Santiago Tavaras is thankful for his teachers helping him through school, his friends who have pushed him to become the person he is today, and for his family and the sense security they have.
“My dad does everything in his power to keep us happy,” he wrote. “We have a home where we can sleep and feel secure. He will do anything to keep us as a family. He always buys stuff for us and he loves and cares for our family. I am most thankful for my brother because I trust him with my life. He keeps me safe and he tried to help me become the person I want to be. I always go to him for advice. He’s the one that helps me succeed. He’s my inspiration and sometimes I think to myself, ‘Wow I’m lucky to have a brother like this.’”
Nicole Rodriguez moved to the United States last year after Hurricane Maria destroyed so much of her country where she had lived her whole life with her mother.
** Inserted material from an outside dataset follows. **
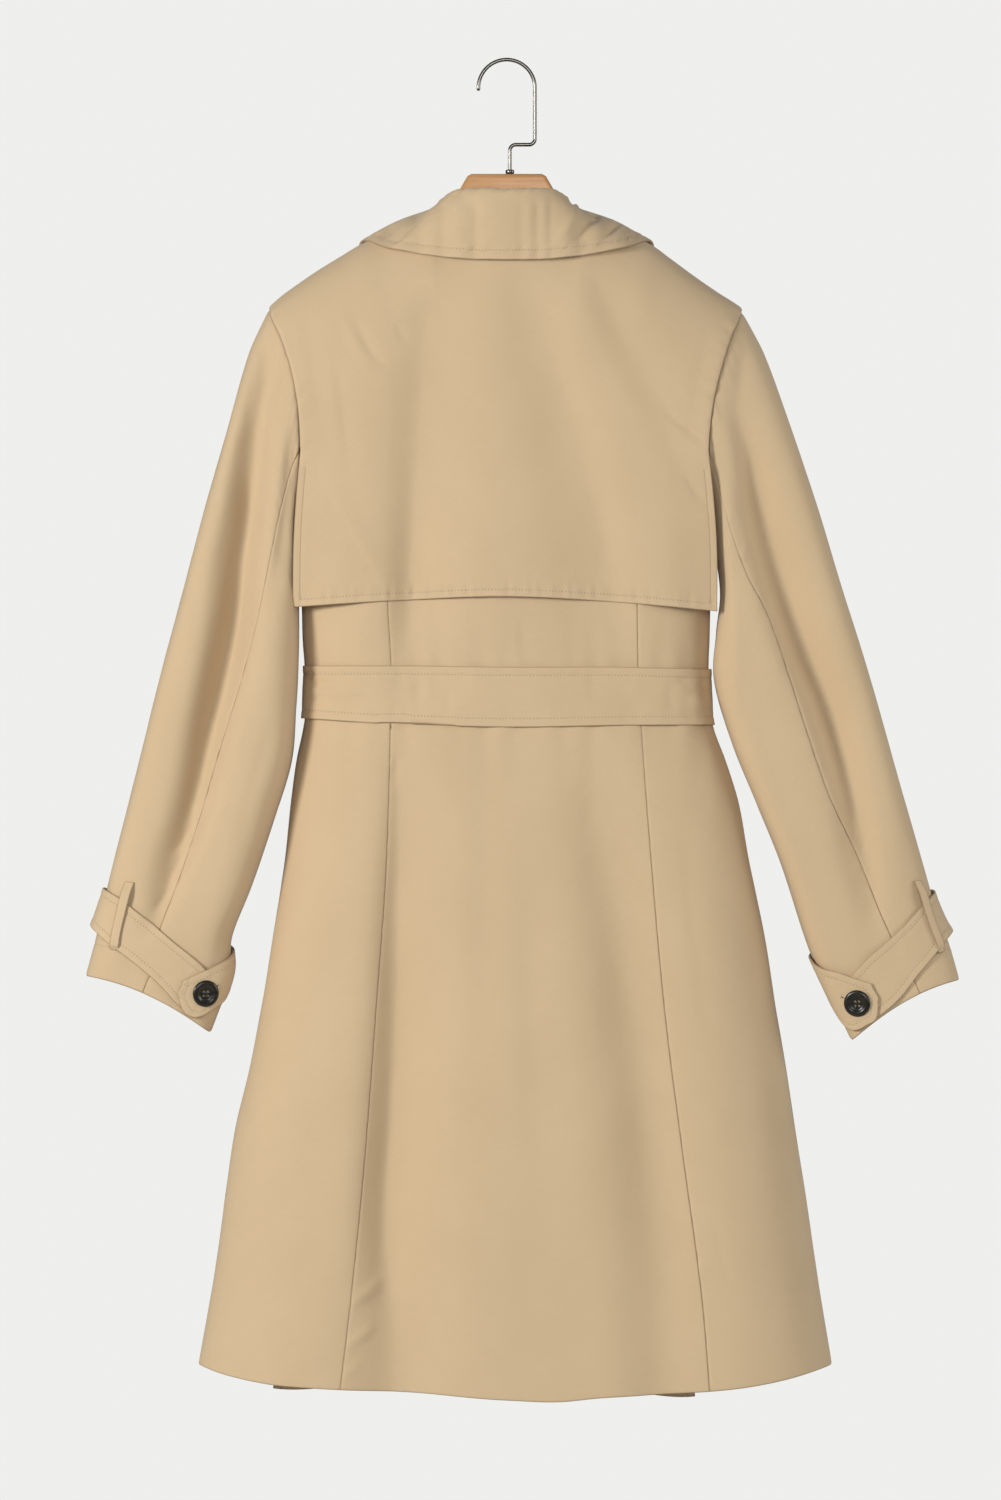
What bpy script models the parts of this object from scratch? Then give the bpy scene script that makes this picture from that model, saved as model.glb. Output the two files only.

Arriving in the United States to live with her father and stepmother brought on a range of emotions.
“I was excited and sad. I was leaving my country but then I remembered it was for the good, not for a bad reason,” she said. “When I was packing I was emotional. I was happy and sad – my emotions were mixed. I was sad to say bye to my family and close friends, saying bye was really hard because I love them. When I got to the airport I wanted to cry because of how Puerto Rico looked. Everything was dead and broken.”
For her as well, basic needs are what she is most grateful for this year.
“Today I am so thankful to have the opportunity to live in the United States,” she wrote. “I believe Thanksgiving is the perfect time to reflect on my experiences coming here and how thankful I am to have my family, a place to live, fresh water, electricity and food.”
Busra Can expressed the true meaning of Thanksgiving in a way many others can not.
“Thanksgiving is the day to be thankful. It’s the day to remember that no matter how bad you think your life is, it is someone else’s fairy tale,” she wrote. “So this Thanksgiving I am very thankful for everything that has happened to me in life and all the opportunities I have.”